Showing posts with label e-books. Show all posts
Showing posts with label e-books. Show all posts

Saturday, 6 April 2013

E-books too cheap?


I found myself writing a response to another blog that posed the question 'are e-books too cheap?'  As usual my reply ended up being longer than their article and so I’m posting it here instead.  But the simple answer would be 'yes, yes they are.'

There is of course a lot of ranting about this subject matter in my world - indeed done so myself here in the past - something, actually, that I can scare myself with, ranting, in terms of just how well I can do that.  But that kind of honesty isn't received very well in general in a largely passive aggressive society; does nothing for my online presence, so I refrain from it for the most part these days.  With that in mind, I won't go on too much.

There's varying reasons as to why books are so under-priced but it never fails to astound me that the level of work that goes into creating a (well written) book is so undervalued - and not least of which by the author themselves. 

What other profession where such high level of skill is demanded can be paid for by the consumer with only pennies?  It's offensive to me that people think nothing of paying $5.00 or higher for a cup of coffee that's been generically percolated in minutes - oftentimes more than once a day - and yet balk at paying $2.99 for a book that's been months, or even years, in the making, a product that can provide days or weeks of pure reading pleasure that can induce a better high than caffeine, or even accompany that if you're like me and totally addicted to the stuff - but something definitely wrong with that picture - the book thing, not the coffee; nothing wrong with that at all.

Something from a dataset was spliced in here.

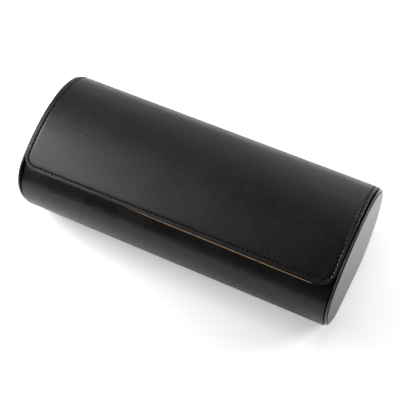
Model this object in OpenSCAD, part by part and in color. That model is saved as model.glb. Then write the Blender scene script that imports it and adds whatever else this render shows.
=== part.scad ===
// Watch travel case: a leather-wrapped hard case of oval section with a wrap-over flap lid.
// X runs along the case, the flap ends at the front (-Y), and Z = 0 is the surface it rests on.
// A normal angle is measured in the YZ section: 0 faces the back, 90 up, 180 the front, 270 down.

/* [Case] */
// Overall length, over both end caps
case_length = 240; // [210:1:300]
// Overall depth, front to back
case_depth = 104; // [98:1:116]
// Height of the end caps
case_height = 82; // [79:1:90]
// Width of the flat base
base_width = 36; // [28:1:44]
// Height of the widest part of the section
waist_height = 44; // [40:1:47]
// Distance of the crown behind the middle of the section
crown_offset = 10; // [5:1:14]
// Distance that the front of the tray stands in from the end caps at its widest
tray_setback = 0.3; // [0:0.1:1.5]
// Height at which the front of the tray is widest
tray_waist_height = 40; // [38:0.5:42]

/* [Wall] */
// Thickness of the outer leather
leather_t = 1; // [0.6:0.1:1.2]
// Thickness of the moulded board of the tray
board_t = 1.8; // [1.4:0.1:2.4]
// Thickness of the suede lining
lining_t = 0.8; // [0.4:0.1:1]
// Thickness of the turned leather binding on the tray's front lip
binding_t = 0.8; // [0.5:0.1:1.2]

/* [Lid] */
// Normal angle at which the flap ends on the front
flap_angle = 135; // [131:1:138]
// Normal angle at which the tray's front lip ends under the flap
lip_angle = 116; // [112:0.5:116.5]
// Normal angle of the middle of the leather hinge at the back
hinge_angle = 28.5; // [24:0.5:34]
// Distance that the lid reaches past the tray's leather at each end
lid_overhang = 0.7; // [0:0.1:1]
// Width of the flexing leather between lid and tray
hinge_width = 3.2; // [2:0.1:5]
// Radius of the flap's front corners
flap_corner = 10; // [6:0.5:14]
// Thickness of the stiffener in the lid
stiffener_t = 1.4; // [1.2:0.1:1.5]
// Thickness of the lid's lining
lid_lining_t = 0.6; // [0.4:0.1:0.8]
// Height that the lid's surface stands past the end caps' rims
lid_stand = 0.5; // [0:0.1:0.6]
// Distance that the lining shows past the flap's front edge
lining_peek = 0.5; // [0.1:0.1:0.8]
// Clearance between the flap's lining and the tray at the flap's edge
flap_clearance = 0.45; // [0.3:0.05:1]

/* [Stitching] */
// Distance of the seam from the flap's edge
seam_margin = 2.8; // [2:0.1:4.5]
// Pitch of the stitches
stitch_pitch = 3.1; // [2.5:0.1:5]
// Length of the thread seen in one stitch
stitch_length = 2.3; // [1.5:0.1:2.4]
// Width of the thread
thread_w = 0.6; // [0.3:0.1:0.9]
// Height that the thread stands above the leather
thread_h = 0.25; // [0.1:0.05:0.3]

/* [End caps] */
// Gap between an end cap and the tray's leather
end_gap = 1.2; // [1.1:0.1:2.5]
// Thickness of an end cap's board
end_board_t = 0.7; // [0.6:0.1:3]
// Thickness of the suede and of the turned leather on an end cap's inner face
end_lining_t = 0.3; // [0.3:0.1:1]
// Thickness of the leather panel on an end cap's outer face
end_panel_t = 0.5; // [0.4:0.1:1.5]
// Height that the end panel stands past the rim
panel_stand = 0.2; // [0:0.1:0.3]
// Width of the rim round the end panel
rim_w = 2.5; // [0.8:0.1:2.5]
// Gap between the rim and the end panel
panel_gap = 0.3; // [0.1:0.1:0.6]
// Width of the leather turned over on an end cap's inner face
turn_w = 5; // [3:0.5:8]

/* [Magnets] */
// Number of magnets along the flap
magnet_count = 3; // [2:1:5]
// Distance of the outermost magnets from the lid's ends
magnet_end = 46; // [20:1:60]
// Normal angle of the magnets
magnet_angle = 120.5; // [120:0.5:122]
// Diameter of a lid magnet
magnet_d = 10; // [6:0.5:10]
// Diameter of a steel keeper in the tray
keeper_d = 11; // [8:0.5:11]
// Depth of a magnet or keeper below either face of its board
magnet_skin = 0.2; // [0.2:0.05:0.35]
// Clearance round a magnet or keeper in its pocket
pocket_clearance = 0.1; // [0.05:0.05:0.3]

/* [Bays] */
// Thickness of a divider with its suede
divider_t = 4; // [3:0.1:6]
// Thickness of the suede on a divider
divider_suede_t = 0.8; // [0.4:0.1:1.2]
// Depth of the dividers' top edge below the cushions' tops
divider_sink = 1; // [0:0.5:6]
// Thickness of the foam bed under a cushion
bed_t = 5; // [3:0.5:8]
// Height of the bed's shoulders above the cushion's underside
bed_side = 17; // [12:0.5:20]
// Clearance between a bed and the dividers and end caps
bed_clearance = 0.3; // [0.1:0.1:0.5]

/* [Cushions] */
// Room above a cushion for the watch, up to the closed lid's lining
watch_room = 20; // [14:0.5:26]
// Gap between a cushion's end and the divider or end cap
cushion_end_gap = 3.8; // [1:0.1:8]
// Depth of a cushion, front to back
cushion_depth = 58; // [50:1:60]
// Radius of a cushion's long edges
cushion_radius = 20; // [16:0.5:21]
// Distance of the cushions behind the middle of the section
cushion_offset = 2; // [0:0.5:4]
// Thickness of a cushion's suede
cushion_suede_t = 1.2; // [0.6:0.1:2]
// Clearance between a cushion and its bed
cushion_clearance = 0.3; // [0.2:0.1:0.6]

/* [Section turns] */
// Turn at which the lower back changes radius
heel_turn = 50; // [44:1:56]
// Turn at which the upper back changes radius
nape_turn = 60; // [50:1:66]
// Turn at which the crown changes radius towards the front
brow_turn = 36; // [33:1:38]
// Turn past the flap's edge at which the tray's front changes radius
cheek_turn = 15; // [10:1:20]
// Turn at which the front changes radius towards the base
chin_turn = 50; // [44:1:56]

/* [Hidden] */
$fn = 96;

CASE_BLACK = "#1b1b1c";
RIM_BLACK = "#232324";
THREAD_BLACK = "#101011";
SUEDE_TAN = "#b98a5e";
BOARD_GREY = "#8b8478";
FOAM_GREY = "#b9b6ae";
STEEL = "silver";

// Turn between neighbouring points of an arc in the section
arc_step = 3;

// An overshoot that keeps a cutting face clear of the face it cuts
over = 1;

// Turn of a pocket about its own axis
pocket_turn = 45;

// Points closer than this are one point
same_point = 0.01;

// Layer depths below the tray's and the lid's outer faces
board_in = leather_t;
lining_in = board_in + board_t;
wall_t = lining_in + lining_t;
lid_out = -lid_stand;
stiffener_in = lid_out + leather_t;
lid_lining_in = stiffener_in + stiffener_t;
lid_inner = lid_lining_in + lid_lining_t;

// Depth of the tray's front under the flap
tray_depth = lid_inner + flap_clearance;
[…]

Even if you have written an amazing book that should sell at a comparatively decent price, unless you have the art of marketing down, and even then, you probably won't sell any more even if you do completely under-price - that's one mistake authors make all too often, I feel.  Make it free, in general, for whatever reason (and there may be some validity to doing this for promotional purposes) and many won't value it at all - in fact whole forums dedicated to listing freebies on a daily basis are filled with people 'over-frothing' their e-readers for the sake of it - are they really going to even look at a book priced at the outrageous sum of 99c when they have so many freebies readily available in the hopes that they'll find the odd gem?   Frankly, I'm amazed that books are even allowed to be free on an on-going basis by the distributors.  What else in this life is?... well... outside of all that insightful enlightenment you hear about.  And if some people are so unimaginative that they can't manage to find any of that for themselves... well then... they should have to pay for gleaning it from others who work extremely hard at depositing their insights and inventiveness in the form of stories.  Just sayin'.

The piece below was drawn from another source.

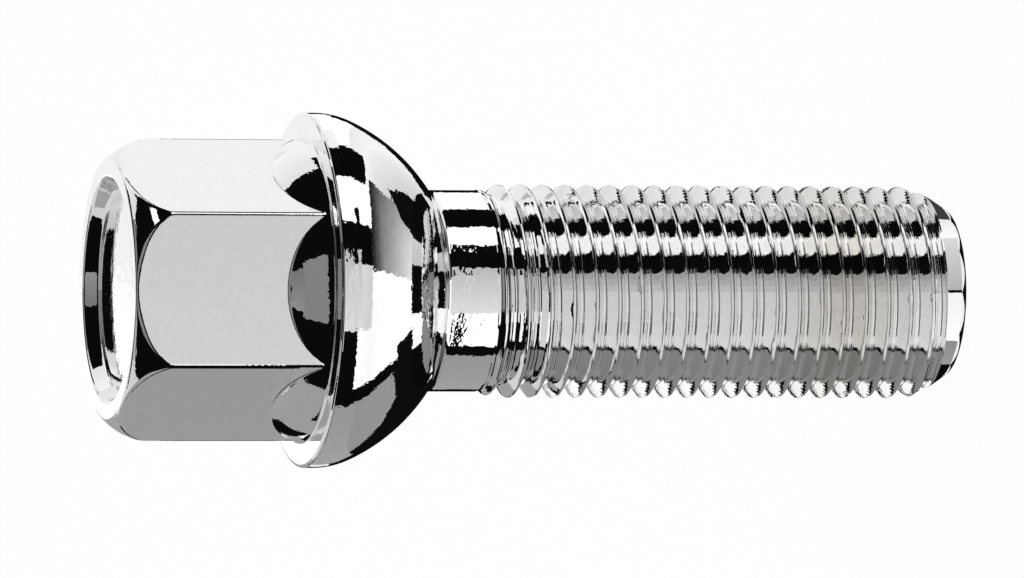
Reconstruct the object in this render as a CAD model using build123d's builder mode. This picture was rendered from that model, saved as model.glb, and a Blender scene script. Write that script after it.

Unfortunately one reason is because of the slush pile available publicly; authors feel pressured into lowering their prices, trying, and usually failing, to get noticed.  Why should the reader have to pay for your work when they can get something else for nothing, or next to it?  Yes, outrageous to have to pay for the months of very real slogging that a true writer undertakes to bring you a story.  Indeed, I hope the comic books are separated from the encyclopaedias sooner rather than later - perhaps when untrained writers come to realize that it might be easy enough to publish a book, but not so easy to create a product that's actually worth the time they spend doing that, that they're simply bogging the rest of us down, those of us who are serious about it; striving to be the best writers we can be, not just for our benefit, but the reader's too.  Surely to God that's worth the pennies lying around in your car's coffee cup holder?

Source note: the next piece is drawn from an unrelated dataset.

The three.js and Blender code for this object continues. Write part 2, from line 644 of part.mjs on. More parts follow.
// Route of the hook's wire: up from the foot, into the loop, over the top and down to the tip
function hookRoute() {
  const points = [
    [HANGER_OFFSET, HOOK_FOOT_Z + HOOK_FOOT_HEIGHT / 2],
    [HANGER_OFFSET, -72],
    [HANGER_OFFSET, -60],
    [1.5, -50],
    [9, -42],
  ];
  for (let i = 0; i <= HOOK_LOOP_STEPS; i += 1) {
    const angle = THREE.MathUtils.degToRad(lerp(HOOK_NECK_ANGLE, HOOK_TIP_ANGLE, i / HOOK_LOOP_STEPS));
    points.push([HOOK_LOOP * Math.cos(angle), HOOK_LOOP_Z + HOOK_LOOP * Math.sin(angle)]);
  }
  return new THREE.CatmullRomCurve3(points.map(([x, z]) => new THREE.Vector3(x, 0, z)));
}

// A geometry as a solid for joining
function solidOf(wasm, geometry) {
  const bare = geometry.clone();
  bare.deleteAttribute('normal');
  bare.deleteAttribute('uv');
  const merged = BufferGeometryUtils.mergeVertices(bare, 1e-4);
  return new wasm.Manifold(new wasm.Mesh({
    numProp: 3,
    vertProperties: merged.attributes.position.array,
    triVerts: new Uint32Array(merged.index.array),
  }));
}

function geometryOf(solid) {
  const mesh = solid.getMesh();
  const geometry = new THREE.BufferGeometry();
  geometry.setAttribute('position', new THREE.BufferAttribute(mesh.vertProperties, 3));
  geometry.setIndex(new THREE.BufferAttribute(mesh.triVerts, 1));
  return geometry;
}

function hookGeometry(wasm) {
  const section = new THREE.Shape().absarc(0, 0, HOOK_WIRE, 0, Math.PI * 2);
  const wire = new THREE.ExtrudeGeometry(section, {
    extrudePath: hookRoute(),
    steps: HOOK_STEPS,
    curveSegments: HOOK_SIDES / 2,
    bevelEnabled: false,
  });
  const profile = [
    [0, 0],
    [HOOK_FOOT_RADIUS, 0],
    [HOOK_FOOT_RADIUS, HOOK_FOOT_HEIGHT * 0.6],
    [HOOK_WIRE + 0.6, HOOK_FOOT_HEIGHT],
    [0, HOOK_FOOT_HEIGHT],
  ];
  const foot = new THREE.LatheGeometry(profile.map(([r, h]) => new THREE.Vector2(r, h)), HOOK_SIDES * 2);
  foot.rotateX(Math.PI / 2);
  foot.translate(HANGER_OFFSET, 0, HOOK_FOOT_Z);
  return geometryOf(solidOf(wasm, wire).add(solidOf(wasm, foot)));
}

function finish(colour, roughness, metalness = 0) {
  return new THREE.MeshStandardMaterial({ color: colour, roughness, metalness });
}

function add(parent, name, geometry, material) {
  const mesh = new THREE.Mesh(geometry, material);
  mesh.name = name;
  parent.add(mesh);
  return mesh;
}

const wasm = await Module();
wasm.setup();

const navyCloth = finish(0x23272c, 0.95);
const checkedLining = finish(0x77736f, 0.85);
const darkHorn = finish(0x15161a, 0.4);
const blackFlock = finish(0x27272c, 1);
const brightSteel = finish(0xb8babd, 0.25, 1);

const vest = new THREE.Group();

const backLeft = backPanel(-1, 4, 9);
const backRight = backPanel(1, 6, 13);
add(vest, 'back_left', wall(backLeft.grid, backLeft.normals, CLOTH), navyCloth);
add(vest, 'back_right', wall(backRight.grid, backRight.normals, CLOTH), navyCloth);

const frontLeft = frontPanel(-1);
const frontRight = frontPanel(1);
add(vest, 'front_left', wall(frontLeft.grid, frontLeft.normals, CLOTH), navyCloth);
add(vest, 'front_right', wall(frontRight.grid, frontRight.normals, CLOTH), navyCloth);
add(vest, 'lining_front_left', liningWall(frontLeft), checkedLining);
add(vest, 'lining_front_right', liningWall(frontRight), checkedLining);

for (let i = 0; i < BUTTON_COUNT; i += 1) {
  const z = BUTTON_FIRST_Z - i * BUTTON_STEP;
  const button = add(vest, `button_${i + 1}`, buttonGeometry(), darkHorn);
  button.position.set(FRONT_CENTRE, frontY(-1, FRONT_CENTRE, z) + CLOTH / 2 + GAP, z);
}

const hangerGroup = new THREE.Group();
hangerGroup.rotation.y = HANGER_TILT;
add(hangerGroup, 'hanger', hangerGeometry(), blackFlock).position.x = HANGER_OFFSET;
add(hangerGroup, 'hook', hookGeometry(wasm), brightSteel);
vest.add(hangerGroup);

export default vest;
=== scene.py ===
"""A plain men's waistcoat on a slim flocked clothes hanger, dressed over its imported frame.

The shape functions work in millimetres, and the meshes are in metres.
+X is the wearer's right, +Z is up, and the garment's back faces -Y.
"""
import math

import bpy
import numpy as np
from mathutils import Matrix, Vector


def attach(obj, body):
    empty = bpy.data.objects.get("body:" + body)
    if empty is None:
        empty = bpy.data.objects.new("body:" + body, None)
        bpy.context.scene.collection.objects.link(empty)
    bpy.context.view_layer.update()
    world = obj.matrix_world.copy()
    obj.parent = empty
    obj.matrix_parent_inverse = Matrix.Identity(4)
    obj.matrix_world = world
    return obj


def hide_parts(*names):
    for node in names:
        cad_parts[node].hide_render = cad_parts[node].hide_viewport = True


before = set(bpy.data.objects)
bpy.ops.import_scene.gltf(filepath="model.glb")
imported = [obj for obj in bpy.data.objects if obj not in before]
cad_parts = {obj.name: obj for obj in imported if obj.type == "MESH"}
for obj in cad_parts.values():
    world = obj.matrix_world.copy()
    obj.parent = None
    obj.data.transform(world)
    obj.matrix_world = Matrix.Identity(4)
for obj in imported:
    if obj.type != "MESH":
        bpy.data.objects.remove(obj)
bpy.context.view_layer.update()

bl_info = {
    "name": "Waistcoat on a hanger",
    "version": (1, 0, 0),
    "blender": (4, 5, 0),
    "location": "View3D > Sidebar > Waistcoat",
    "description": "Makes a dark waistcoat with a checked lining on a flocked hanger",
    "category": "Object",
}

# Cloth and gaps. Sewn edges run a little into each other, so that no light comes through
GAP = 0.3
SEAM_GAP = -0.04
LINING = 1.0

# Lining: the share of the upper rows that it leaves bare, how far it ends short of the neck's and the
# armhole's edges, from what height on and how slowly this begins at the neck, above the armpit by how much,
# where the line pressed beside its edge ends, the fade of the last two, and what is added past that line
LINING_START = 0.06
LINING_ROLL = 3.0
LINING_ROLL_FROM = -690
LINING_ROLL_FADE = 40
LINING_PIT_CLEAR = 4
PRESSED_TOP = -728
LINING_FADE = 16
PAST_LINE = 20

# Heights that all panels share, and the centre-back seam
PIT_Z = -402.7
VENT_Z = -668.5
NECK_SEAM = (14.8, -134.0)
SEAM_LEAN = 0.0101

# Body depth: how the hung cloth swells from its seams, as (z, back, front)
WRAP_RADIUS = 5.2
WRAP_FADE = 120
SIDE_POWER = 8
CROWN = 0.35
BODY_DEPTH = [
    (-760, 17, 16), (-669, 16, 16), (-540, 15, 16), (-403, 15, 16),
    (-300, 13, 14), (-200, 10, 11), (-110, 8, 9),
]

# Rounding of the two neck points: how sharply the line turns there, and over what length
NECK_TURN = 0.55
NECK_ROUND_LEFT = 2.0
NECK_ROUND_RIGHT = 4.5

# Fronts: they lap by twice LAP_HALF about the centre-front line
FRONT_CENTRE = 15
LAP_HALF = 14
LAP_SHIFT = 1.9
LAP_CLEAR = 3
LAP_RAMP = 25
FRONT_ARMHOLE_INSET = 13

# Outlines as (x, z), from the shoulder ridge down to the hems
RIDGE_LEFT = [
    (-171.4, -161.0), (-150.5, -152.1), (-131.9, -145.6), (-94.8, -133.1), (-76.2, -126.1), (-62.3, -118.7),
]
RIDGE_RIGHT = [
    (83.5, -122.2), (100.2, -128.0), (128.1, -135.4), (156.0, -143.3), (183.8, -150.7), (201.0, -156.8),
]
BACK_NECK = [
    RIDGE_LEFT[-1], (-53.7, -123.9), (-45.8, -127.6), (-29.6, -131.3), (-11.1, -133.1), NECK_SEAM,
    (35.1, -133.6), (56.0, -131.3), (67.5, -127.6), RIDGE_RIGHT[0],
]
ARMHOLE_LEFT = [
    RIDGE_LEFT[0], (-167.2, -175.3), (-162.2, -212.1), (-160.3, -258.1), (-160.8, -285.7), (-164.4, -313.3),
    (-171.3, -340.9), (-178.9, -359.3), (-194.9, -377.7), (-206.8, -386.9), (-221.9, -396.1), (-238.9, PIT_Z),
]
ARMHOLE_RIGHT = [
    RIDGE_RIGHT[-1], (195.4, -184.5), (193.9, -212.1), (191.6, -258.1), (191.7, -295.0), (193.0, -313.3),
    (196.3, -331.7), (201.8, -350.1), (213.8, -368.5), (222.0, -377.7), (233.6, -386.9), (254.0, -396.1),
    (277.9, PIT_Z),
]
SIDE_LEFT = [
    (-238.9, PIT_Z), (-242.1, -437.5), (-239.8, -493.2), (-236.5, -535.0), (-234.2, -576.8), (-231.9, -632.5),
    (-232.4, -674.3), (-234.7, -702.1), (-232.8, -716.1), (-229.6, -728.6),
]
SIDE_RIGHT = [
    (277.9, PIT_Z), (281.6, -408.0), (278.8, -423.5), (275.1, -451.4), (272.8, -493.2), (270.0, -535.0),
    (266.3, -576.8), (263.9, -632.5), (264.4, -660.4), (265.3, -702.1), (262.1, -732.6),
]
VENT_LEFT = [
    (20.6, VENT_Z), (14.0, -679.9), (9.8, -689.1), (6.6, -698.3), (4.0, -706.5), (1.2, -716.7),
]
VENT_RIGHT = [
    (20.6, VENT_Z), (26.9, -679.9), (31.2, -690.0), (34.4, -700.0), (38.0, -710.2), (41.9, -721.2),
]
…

Did I say I wasn't going to go on too much...?  Ah well.

Monday, 9 July 2012

Words are (truly) Cheap

So true!
Why is it that everything, and I mean, everything in life, is so bloody expensive, mass-produced or not - well... that is, all, except e-books?
But back to this picture here; it absolutely blows my mind that people will pay this, even upwards of $5.00, for (oftentimes, a weak) coffee – and oftentimes more than just once a day too – something that took only seconds to make by anyone at all, and that can be dismissed almost as instantly as simply being a poor experience if it's distasteful, but an experience, no doubt, they'll repeat over and over again, yet, most don’t want to pay more than $2.99, for what can often be the result of years of slogging, to read a lovingly compiled book; many expecting to pay just 99c – which, if it also happens to be weak, they’ll feel completely hard done by and suspicious of every other book that dares to ask for such an outrageous price.  There’s something wrong with this picture, literally; people obviously willing to feed their stomach willy-nilly, but not the mind; insult to their intelligence or not, a book has more value, surely, than what will end up at the bottom of a toilet bowl when all's said and done? Even if some books are better deposited there too.  But don't the two normally go together; body and mind?
Why then, do we put up with being so undervalued as authors?  The answer to that is of course obvious, all authors know that; the indie world of publishing making it easy for anyone at all to publish a book. This results in millions of people all trying to undercut each other in the hopes that their cheapie will sell millions.  But only the lucky few achieve that kind of success, usually with supreme marketing skill - or the funds to pay someone to do it for them - providing of course they've produced a well-written book.  Marketing, a harder task even than actually writing a book, in my own considerable effort (which after six months of following advice and sacrificing much of my valuable writing time, to that end, religiously putting the work in, but no matter how I much I do, no matter how many places I advertise, I don't see a difference in sales, and am at the point of seriously considering going back to contacting agents (they shouldn't be as busy, these days, should they?)
Don't get me wrong; undoubtedly it's a wonderful opportunity for authors to publish books that mainstream publishers perhaps won't even glance at, but there has to be some kind of distinction other than price, to discern between those who've actually taken the time to study the art and put their life and soul into writing books.  They need to break free from the tsunami of mediocrity and amateurishness that can barely splash around a few words; people with no understanding of the formulaic aspects of writing because they haven't bothered to take it seriously at all.  Yes, the slush pile, as far as I can tell, anyway, is now on the reader's computer in these modern times, via Amazon and Smashwords and other distributors, and no longer just the traditional publishers' desk - which, for all we've ever said about them, we might now have a better understanding of.  But still... books are no different from anything else that's widely available; and so, I ask again, why is it, in an expensive world of everything else, that e-books, and the talent that's put into many of them, are ALL EXPECTED to be so underpriced?
Just like the thousands of coffee shops we have to choose from, and anything else for that matter, there's good and there's bad, cheap and expensive, Dollar stores and Harrods, and everything in-between.  Why then, when many people see a book priced at more than $2.99, do they balk at it?  Why, even, when they see it being offered for free, which I personally completely don't agree with outside of promotional giveaways, and which did absolutely nothing for me in Amazon's KDP programme, do they value it even less than that?  It just doesn't make sense.  It doesn't seem fair.  But then, the world never has been.
This kind of low pricing is completely outrageous; any hard working author's work should be rewarded; they have a great skill, and, if they're like me, give up many aspects of normal life to bring the world stories for the love of it - and by author, I mean, any who've actually taken the time to at least try and hone their craft, whether still early on in their writing journey or not, and not one who simply thinks they can sit and type out a story because everyone at the BBQ say they're hilarious when recounting what happened last Saturday night.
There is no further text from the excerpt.